→ **What is being asked**
Write out the whole of the material exactly.

→ **Records to use**
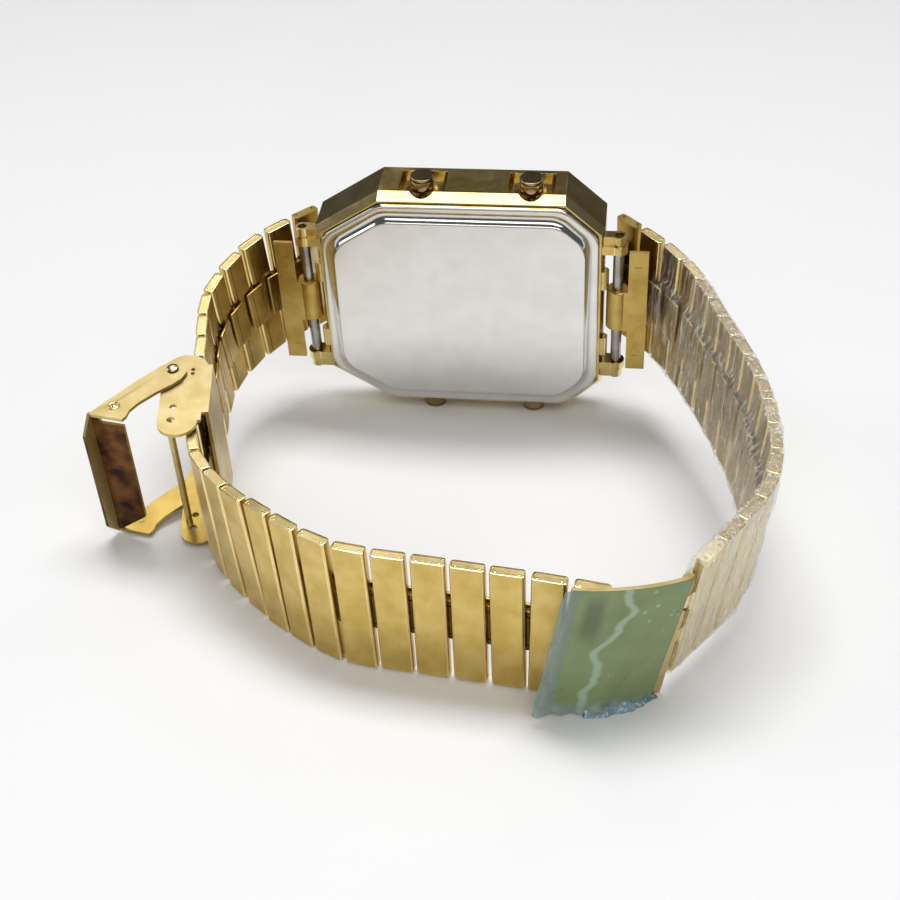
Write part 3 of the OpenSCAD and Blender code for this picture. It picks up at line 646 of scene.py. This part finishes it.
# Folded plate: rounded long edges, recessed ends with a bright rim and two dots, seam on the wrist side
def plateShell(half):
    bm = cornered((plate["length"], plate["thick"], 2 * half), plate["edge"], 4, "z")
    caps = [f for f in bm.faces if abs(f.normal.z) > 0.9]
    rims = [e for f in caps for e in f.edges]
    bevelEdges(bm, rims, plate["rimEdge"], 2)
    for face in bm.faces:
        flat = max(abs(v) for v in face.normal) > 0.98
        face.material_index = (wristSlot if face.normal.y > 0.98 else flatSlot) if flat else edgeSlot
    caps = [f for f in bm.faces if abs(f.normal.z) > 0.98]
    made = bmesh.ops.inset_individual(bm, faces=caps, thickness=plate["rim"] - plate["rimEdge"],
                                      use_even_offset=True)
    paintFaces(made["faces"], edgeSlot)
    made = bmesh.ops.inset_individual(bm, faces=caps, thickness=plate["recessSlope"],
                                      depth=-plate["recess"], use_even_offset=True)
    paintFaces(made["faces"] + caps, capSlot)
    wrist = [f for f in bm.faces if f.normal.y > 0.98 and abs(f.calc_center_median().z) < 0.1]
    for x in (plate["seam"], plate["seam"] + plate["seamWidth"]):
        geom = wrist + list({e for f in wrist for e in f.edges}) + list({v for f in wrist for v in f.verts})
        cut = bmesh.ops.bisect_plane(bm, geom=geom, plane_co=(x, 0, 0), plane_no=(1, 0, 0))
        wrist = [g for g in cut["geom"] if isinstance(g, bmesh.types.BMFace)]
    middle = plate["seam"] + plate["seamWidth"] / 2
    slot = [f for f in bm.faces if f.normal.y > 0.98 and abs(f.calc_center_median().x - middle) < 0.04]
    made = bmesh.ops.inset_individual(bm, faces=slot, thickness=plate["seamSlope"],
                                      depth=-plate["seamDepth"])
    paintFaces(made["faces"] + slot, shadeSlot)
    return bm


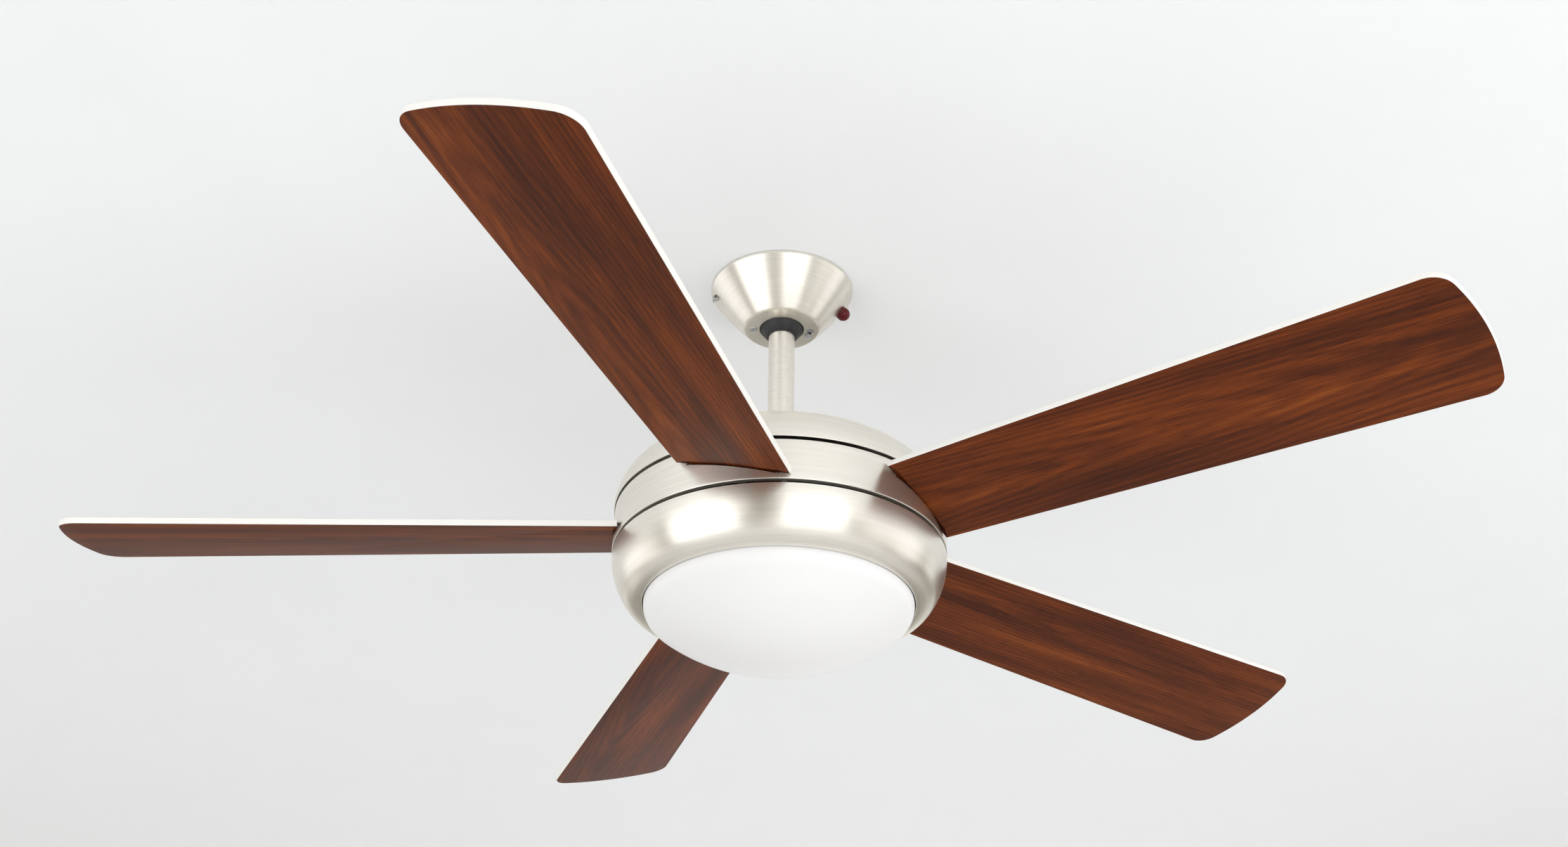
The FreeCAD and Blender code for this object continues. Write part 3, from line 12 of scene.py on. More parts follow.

→ **Complete output**
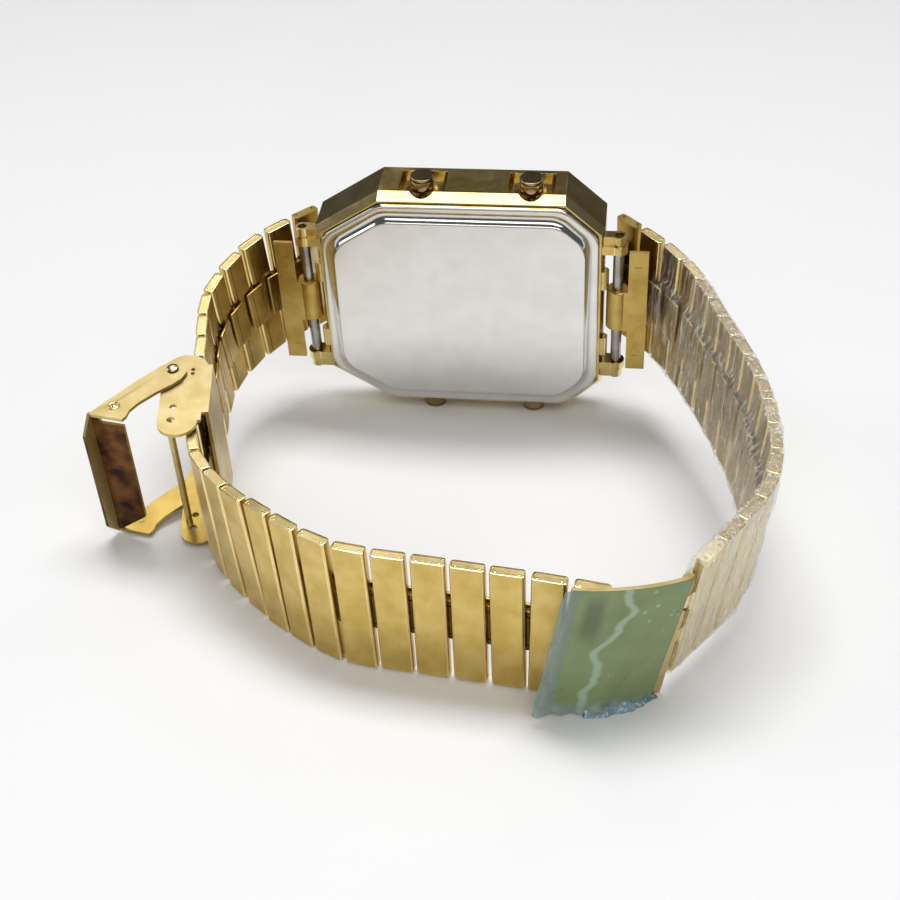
Write part 3 of the OpenSCAD and Blender code for this picture. It picks up at line 646 of scene.py. This part finishes it.
# Folded plate: rounded long edges, recessed ends with a bright rim and two dots, seam on the wrist side
def plateShell(half):
    bm = cornered((plate["length"], plate["thick"], 2 * half), plate["edge"], 4, "z")
    caps = [f for f in bm.faces if abs(f.normal.z) > 0.9]
    rims = [e for f in caps for e in f.edges]
    bevelEdges(bm, rims, plate["rimEdge"], 2)
    for face in bm.faces:
        flat = max(abs(v) for v in face.normal) > 0.98
        face.material_index = (wristSlot if face.normal.y > 0.98 else flatSlot) if flat else edgeSlot
    caps = [f for f in bm.faces if abs(f.normal.z) > 0.98]
    made = bmesh.ops.inset_individual(bm, faces=caps, thickness=plate["rim"] - plate["rimEdge"],
                                      use_even_offset=True)
    paintFaces(made["faces"], edgeSlot)
    made = bmesh.ops.inset_individual(bm, faces=caps, thickness=plate["recessSlope"],
                                      depth=-plate["recess"], use_even_offset=True)
    paintFaces(made["faces"] + caps, capSlot)
    wrist = [f for f in bm.faces if f.normal.y > 0.98 and abs(f.calc_center_median().z) < 0.1]
    for x in (plate["seam"], plate["seam"] + plate["seamWidth"]):
        geom = wrist + list({e for f in wrist for e in f.edges}) + list({v for f in wrist for v in f.verts})
        cut = bmesh.ops.bisect_plane(bm, geom=geom, plane_co=(x, 0, 0), plane_no=(1, 0, 0))
        wrist = [g for g in cut["geom"] if isinstance(g, bmesh.types.BMFace)]
    middle = plate["seam"] + plate["seamWidth"] / 2
    slot = [f for f in bm.faces if f.normal.y > 0.98 and abs(f.calc_center_median().x - middle) < 0.04]
    made = bmesh.ops.inset_individual(bm, faces=slot, thickness=plate["seamSlope"],
                                      depth=-plate["seamDepth"])
    paintFaces(made["faces"] + slot, shadeSlot)
    return bm


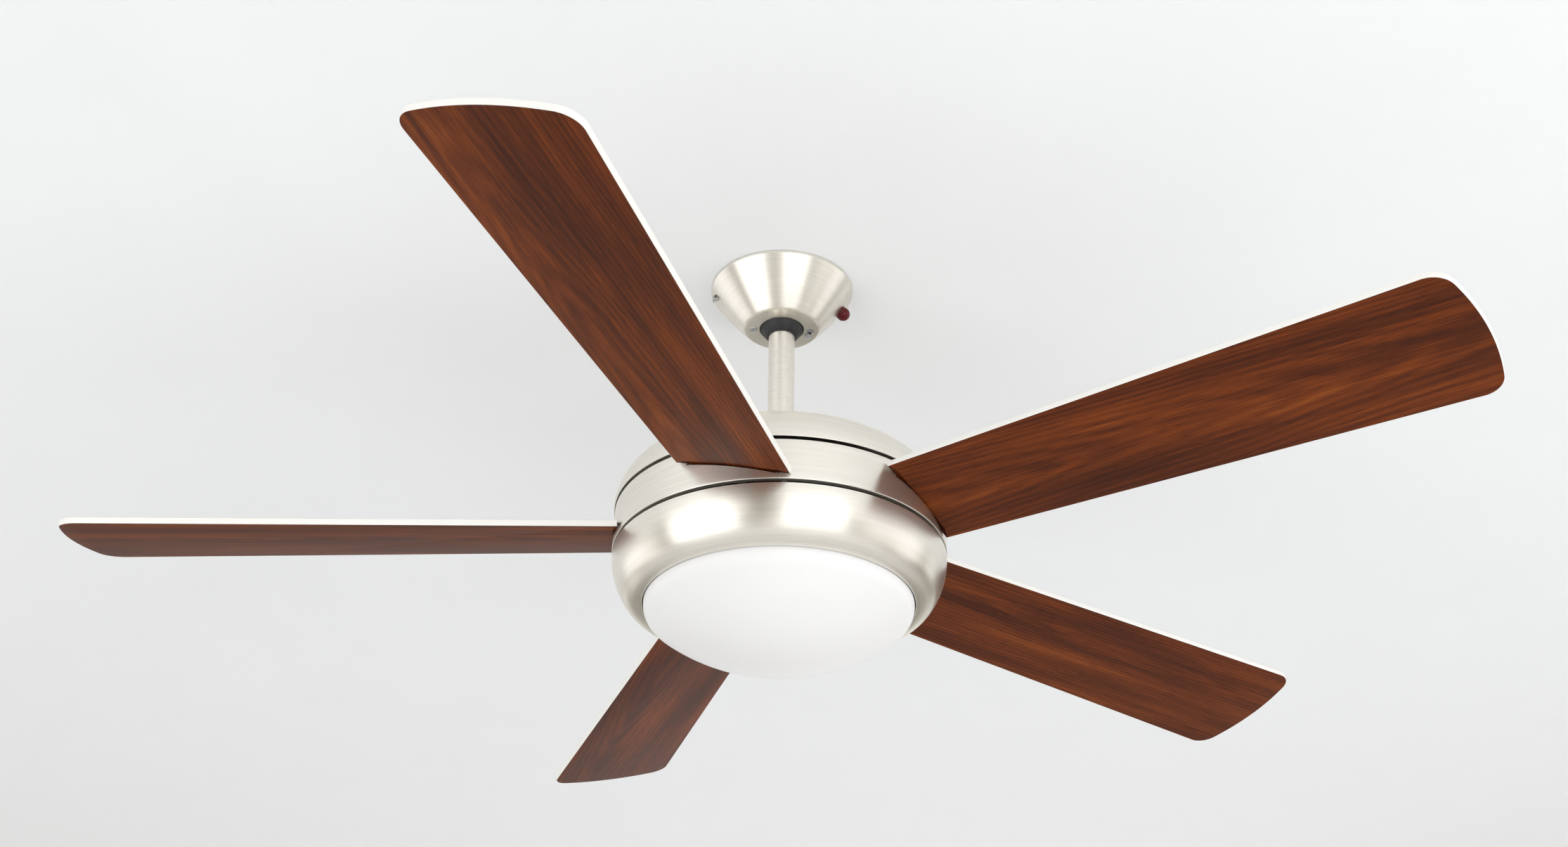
The FreeCAD and Blender code for this object continues. Write part 3, from line 12 of scene.py on. More parts follow.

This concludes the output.